** START OF Given information **

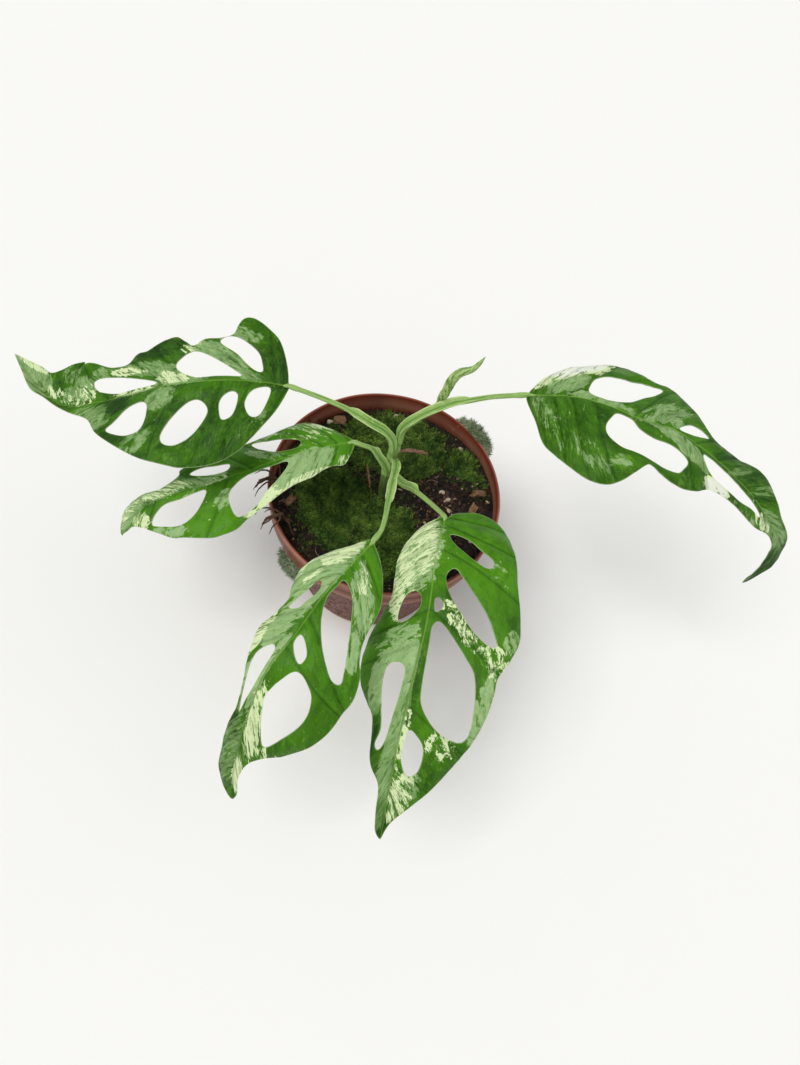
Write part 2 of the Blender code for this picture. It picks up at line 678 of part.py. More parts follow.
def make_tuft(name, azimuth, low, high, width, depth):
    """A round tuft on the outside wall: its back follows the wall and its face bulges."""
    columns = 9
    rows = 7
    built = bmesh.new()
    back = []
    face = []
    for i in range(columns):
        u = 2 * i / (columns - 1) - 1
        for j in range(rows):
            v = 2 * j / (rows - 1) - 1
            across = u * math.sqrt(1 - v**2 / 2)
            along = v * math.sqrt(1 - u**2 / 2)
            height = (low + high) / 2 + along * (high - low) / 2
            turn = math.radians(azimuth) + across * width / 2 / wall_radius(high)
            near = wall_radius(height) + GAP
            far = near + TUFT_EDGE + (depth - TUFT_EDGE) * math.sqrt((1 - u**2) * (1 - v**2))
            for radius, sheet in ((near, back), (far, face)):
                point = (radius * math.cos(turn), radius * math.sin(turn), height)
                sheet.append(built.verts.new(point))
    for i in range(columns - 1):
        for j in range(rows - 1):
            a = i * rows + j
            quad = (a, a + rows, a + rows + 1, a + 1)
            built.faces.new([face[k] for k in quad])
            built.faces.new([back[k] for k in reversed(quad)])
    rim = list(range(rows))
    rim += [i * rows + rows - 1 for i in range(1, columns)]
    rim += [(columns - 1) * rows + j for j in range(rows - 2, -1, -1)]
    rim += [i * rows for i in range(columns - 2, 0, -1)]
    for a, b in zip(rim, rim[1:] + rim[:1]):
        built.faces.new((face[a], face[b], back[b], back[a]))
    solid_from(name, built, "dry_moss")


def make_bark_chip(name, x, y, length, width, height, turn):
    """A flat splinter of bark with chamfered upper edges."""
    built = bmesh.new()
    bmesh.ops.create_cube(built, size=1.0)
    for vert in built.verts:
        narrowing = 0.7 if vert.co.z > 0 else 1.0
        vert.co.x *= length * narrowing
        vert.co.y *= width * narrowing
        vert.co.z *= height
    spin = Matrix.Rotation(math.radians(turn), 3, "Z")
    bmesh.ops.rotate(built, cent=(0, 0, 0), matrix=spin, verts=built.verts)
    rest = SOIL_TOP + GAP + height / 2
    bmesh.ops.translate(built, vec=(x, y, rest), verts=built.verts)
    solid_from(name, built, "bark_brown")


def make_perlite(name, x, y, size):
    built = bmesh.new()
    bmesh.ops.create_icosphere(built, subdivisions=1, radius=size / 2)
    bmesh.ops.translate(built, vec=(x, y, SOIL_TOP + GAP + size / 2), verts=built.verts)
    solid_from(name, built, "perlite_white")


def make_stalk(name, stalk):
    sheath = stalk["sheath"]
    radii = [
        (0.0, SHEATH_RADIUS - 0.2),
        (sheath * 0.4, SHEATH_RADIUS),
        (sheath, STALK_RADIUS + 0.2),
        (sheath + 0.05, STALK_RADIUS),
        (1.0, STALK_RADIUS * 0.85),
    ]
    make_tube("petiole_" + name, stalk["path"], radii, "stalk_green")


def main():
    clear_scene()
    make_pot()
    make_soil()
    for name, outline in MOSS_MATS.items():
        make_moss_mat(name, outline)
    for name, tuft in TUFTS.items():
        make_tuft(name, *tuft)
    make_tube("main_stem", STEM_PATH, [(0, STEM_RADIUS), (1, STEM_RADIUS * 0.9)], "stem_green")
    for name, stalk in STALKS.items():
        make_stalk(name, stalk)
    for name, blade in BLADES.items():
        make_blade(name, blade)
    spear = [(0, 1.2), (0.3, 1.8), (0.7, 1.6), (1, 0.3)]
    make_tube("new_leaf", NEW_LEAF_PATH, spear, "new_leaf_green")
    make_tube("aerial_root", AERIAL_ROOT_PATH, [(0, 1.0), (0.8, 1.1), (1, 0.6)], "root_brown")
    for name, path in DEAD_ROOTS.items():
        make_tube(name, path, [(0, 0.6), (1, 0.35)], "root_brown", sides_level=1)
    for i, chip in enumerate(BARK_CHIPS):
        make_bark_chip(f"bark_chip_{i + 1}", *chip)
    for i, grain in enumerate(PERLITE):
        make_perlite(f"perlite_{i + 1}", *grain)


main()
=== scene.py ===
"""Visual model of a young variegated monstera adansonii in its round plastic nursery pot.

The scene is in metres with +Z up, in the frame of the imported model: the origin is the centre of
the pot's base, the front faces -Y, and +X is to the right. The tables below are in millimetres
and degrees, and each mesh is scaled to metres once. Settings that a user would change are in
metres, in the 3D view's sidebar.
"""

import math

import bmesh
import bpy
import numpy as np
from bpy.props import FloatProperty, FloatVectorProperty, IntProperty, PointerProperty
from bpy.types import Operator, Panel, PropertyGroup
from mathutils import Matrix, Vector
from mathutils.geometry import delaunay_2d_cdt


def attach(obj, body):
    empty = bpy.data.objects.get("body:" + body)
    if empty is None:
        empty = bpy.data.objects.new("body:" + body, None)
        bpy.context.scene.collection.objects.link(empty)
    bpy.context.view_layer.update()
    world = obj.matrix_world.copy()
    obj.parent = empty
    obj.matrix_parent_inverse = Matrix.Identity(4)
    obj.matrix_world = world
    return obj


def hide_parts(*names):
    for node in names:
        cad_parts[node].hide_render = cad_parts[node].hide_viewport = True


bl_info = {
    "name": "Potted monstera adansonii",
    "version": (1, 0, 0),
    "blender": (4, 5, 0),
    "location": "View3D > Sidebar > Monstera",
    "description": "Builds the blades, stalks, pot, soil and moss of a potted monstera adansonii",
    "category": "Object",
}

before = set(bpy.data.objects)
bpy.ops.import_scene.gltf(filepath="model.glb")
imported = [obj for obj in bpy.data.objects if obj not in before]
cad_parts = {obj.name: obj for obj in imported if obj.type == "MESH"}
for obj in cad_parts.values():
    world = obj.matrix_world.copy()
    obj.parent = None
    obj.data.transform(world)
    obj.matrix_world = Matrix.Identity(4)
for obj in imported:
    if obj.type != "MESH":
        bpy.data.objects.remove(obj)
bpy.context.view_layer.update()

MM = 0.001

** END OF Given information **

Requirements -> Write down exactly the span of lines above from the one containing "for i, chip" to the one containing "obj.parent = empty", both ends included.

Answer for this exercise ->
    for i, chip in enumerate(BARK_CHIPS):
        make_bark_chip(f"bark_chip_{i + 1}", *chip)
    for i, grain in enumerate(PERLITE):
        make_perlite(f"perlite_{i + 1}", *grain)


main()
=== scene.py ===
"""Visual model of a young variegated monstera adansonii in its round plastic nursery pot.

The scene is in metres with +Z up, in the frame of the imported model: the origin is the centre of
the pot's base, the front faces -Y, and +X is to the right. The tables below are in millimetres
and degrees, and each mesh is scaled to metres once. Settings that a user would change are in
metres, in the 3D view's sidebar.
"""

import math

import bmesh
import bpy
import numpy as np
from bpy.props import FloatProperty, FloatVectorProperty, IntProperty, PointerProperty
from bpy.types import Operator, Panel, PropertyGroup
from mathutils import Matrix, Vector
from mathutils.geometry import delaunay_2d_cdt


def attach(obj, body):
    empty = bpy.data.objects.get("body:" + body)
    if empty is None:
        empty = bpy.data.objects.new("body:" + body, None)
        bpy.context.scene.collection.objects.link(empty)
    bpy.context.view_layer.update()
    world = obj.matrix_world.copy()
    obj.parent = empty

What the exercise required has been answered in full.